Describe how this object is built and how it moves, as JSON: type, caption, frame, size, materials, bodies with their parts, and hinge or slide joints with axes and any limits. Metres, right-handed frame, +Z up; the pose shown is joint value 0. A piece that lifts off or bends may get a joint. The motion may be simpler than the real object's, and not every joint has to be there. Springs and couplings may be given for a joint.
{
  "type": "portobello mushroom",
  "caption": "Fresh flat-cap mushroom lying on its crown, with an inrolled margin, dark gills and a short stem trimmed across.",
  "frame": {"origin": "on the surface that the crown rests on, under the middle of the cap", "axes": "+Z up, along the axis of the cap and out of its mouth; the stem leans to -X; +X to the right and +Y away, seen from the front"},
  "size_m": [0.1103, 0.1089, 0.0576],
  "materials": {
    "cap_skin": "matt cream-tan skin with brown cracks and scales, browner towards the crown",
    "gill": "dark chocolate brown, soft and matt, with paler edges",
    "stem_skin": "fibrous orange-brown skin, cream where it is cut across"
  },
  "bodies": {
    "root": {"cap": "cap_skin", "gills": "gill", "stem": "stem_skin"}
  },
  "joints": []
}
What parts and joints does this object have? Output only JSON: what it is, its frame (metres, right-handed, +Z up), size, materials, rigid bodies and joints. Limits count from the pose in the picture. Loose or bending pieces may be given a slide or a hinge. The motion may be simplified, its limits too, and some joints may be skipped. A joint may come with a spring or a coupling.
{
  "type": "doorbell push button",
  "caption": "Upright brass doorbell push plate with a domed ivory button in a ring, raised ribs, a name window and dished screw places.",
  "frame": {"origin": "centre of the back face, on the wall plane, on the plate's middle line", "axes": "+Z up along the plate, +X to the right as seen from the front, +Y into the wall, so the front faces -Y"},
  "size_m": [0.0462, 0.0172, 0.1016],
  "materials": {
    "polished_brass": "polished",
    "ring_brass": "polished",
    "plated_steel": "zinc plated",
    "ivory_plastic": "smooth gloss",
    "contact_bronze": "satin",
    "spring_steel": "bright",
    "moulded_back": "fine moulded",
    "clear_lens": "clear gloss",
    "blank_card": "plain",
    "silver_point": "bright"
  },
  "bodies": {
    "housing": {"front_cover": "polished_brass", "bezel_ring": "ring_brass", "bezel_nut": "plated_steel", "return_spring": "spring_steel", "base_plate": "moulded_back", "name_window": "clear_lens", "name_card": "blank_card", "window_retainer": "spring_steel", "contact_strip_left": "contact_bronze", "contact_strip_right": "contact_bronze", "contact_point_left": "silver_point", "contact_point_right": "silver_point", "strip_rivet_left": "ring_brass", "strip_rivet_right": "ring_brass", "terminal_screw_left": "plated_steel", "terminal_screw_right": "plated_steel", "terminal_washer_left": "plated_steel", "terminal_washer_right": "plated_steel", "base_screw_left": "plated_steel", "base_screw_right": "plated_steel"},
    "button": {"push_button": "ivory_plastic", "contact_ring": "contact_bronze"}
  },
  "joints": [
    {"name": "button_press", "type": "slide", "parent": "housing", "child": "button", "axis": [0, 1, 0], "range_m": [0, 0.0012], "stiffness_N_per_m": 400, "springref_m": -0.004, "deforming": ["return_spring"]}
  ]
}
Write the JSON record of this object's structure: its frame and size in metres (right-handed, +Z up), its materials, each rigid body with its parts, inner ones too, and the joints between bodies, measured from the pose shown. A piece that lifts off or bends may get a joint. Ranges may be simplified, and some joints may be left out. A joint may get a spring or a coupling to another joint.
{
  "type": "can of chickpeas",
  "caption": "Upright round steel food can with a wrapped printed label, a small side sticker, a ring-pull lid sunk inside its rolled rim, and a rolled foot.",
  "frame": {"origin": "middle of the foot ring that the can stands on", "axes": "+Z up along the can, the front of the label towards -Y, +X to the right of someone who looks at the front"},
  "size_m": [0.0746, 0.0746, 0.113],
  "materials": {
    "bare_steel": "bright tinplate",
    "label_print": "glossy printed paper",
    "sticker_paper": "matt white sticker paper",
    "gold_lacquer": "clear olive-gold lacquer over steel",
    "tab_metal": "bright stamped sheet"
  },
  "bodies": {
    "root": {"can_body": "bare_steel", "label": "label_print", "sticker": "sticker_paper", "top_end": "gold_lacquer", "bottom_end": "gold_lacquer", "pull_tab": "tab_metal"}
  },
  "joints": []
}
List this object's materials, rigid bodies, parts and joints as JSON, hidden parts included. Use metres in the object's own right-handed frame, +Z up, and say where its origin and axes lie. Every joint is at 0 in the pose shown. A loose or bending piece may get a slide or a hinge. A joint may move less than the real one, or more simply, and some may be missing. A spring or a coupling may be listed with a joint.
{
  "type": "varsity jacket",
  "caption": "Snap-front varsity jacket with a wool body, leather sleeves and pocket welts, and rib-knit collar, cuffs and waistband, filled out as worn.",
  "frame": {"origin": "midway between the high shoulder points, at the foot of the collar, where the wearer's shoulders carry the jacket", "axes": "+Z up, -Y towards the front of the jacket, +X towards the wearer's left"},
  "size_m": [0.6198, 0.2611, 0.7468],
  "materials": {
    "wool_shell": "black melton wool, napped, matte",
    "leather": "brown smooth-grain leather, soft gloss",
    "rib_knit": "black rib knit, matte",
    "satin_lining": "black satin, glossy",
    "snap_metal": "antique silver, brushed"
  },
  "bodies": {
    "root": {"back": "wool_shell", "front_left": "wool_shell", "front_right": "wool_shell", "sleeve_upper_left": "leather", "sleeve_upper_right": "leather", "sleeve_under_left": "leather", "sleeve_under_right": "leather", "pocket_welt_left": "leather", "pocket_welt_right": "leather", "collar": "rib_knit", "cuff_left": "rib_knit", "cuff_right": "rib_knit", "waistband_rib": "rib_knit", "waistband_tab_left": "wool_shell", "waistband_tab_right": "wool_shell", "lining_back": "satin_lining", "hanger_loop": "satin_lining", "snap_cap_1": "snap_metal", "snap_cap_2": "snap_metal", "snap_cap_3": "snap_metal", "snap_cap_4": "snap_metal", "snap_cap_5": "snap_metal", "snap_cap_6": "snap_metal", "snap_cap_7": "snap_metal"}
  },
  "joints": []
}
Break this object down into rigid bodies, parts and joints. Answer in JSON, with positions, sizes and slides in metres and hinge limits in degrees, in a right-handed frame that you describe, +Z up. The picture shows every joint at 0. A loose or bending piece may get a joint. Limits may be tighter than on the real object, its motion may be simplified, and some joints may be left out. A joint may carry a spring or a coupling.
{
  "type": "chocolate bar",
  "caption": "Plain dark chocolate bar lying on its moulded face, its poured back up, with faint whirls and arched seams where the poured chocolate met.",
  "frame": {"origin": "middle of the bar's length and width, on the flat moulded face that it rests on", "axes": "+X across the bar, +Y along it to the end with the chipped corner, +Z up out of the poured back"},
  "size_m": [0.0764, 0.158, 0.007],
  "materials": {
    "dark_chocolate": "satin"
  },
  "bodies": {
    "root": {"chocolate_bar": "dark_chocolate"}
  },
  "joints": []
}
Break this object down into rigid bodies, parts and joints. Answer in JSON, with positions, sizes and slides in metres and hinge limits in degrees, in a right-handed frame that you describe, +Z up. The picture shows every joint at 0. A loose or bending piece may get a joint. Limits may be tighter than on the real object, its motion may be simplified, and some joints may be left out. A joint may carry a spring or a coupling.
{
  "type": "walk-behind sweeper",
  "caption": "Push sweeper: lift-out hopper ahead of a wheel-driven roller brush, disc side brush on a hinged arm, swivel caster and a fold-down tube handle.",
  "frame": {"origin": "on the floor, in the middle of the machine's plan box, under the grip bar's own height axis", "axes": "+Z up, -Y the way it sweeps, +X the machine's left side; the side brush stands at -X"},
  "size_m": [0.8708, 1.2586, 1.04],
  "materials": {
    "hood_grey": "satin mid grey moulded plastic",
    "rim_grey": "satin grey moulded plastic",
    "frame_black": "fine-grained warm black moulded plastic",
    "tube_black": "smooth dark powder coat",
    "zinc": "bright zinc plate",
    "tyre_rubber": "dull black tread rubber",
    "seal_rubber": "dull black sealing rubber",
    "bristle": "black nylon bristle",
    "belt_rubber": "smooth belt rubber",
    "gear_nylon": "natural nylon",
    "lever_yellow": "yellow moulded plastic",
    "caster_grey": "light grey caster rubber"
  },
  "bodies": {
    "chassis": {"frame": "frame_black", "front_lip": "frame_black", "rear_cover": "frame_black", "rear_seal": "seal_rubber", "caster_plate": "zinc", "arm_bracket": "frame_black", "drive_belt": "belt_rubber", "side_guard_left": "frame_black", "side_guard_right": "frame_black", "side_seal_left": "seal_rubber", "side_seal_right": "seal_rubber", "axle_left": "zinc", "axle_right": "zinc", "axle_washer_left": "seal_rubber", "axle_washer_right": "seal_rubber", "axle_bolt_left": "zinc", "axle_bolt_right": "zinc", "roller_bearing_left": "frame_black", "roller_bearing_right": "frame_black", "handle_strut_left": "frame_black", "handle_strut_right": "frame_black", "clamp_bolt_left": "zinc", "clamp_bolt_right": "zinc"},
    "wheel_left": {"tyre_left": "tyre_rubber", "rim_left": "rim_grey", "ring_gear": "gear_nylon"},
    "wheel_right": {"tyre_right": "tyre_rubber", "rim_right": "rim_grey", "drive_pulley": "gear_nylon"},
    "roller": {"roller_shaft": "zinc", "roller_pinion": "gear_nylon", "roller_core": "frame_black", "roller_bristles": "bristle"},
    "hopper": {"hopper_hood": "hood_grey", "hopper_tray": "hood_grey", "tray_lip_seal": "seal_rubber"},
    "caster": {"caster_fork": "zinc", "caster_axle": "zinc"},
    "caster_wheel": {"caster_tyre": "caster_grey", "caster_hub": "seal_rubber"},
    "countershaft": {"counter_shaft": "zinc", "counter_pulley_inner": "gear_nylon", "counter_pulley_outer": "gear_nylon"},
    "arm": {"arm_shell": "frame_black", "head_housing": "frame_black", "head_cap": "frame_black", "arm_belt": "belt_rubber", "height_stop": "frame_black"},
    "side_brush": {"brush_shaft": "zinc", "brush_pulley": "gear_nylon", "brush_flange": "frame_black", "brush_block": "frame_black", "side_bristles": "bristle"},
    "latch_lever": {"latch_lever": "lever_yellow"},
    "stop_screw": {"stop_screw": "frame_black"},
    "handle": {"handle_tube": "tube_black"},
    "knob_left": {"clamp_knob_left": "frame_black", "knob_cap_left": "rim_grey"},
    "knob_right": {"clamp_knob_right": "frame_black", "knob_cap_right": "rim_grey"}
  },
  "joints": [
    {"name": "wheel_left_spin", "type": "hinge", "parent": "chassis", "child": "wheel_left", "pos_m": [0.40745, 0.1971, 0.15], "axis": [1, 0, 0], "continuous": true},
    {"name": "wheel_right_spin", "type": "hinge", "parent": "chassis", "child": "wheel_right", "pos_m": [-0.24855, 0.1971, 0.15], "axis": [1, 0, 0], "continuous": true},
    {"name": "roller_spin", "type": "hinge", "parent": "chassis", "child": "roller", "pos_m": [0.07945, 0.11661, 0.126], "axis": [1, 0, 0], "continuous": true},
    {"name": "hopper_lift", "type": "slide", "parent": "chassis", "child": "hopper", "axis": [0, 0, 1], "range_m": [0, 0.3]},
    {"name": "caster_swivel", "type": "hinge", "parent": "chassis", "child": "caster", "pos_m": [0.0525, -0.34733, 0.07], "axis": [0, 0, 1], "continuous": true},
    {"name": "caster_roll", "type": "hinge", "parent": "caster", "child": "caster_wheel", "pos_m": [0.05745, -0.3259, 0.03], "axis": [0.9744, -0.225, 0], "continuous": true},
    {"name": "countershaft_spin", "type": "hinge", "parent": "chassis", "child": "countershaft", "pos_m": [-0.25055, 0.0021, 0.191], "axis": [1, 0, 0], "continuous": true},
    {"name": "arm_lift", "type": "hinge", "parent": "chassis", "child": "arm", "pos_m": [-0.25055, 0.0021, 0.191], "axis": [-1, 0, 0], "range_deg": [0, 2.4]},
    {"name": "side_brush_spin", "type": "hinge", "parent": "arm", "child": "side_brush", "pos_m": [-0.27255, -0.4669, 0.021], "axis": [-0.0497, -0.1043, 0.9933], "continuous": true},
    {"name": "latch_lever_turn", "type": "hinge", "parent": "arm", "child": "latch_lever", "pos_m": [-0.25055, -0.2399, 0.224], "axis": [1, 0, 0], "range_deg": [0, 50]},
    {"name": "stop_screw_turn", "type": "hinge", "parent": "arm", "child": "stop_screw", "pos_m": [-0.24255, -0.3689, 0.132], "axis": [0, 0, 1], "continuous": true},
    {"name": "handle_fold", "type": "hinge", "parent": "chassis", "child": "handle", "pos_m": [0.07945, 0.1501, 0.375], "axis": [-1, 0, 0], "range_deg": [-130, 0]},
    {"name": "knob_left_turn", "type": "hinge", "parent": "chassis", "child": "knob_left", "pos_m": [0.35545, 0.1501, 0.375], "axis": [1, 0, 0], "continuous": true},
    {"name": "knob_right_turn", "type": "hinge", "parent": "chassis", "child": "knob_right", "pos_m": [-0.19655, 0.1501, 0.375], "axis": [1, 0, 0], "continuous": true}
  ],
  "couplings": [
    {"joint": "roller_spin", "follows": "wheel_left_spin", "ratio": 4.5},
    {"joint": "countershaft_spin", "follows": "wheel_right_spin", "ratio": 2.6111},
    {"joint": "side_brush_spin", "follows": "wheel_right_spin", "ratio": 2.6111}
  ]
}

PROBLEM DETAILS: Pick out the lines that contain "between" and copy them.

EXERCISE RESPONSE:
Write the JSON record of this object's structure: its frame and size in metres (right-handed, +Z up), its materials, each rigid body with its parts, inner ones too, and the joints between bodies, measured from the pose shown. A piece that lifts off or bends may get a joint. Ranges may be simplified, and some joints may be left out. A joint may get a spring or a coupling to another joint.
  "frame": {"origin": "midway between the high shoulder points, at the foot of the collar, where the wearer's shoulders carry the jacket", "axes": "+Z up, -Y towards the front of the jacket, +X towards the wearer's left"},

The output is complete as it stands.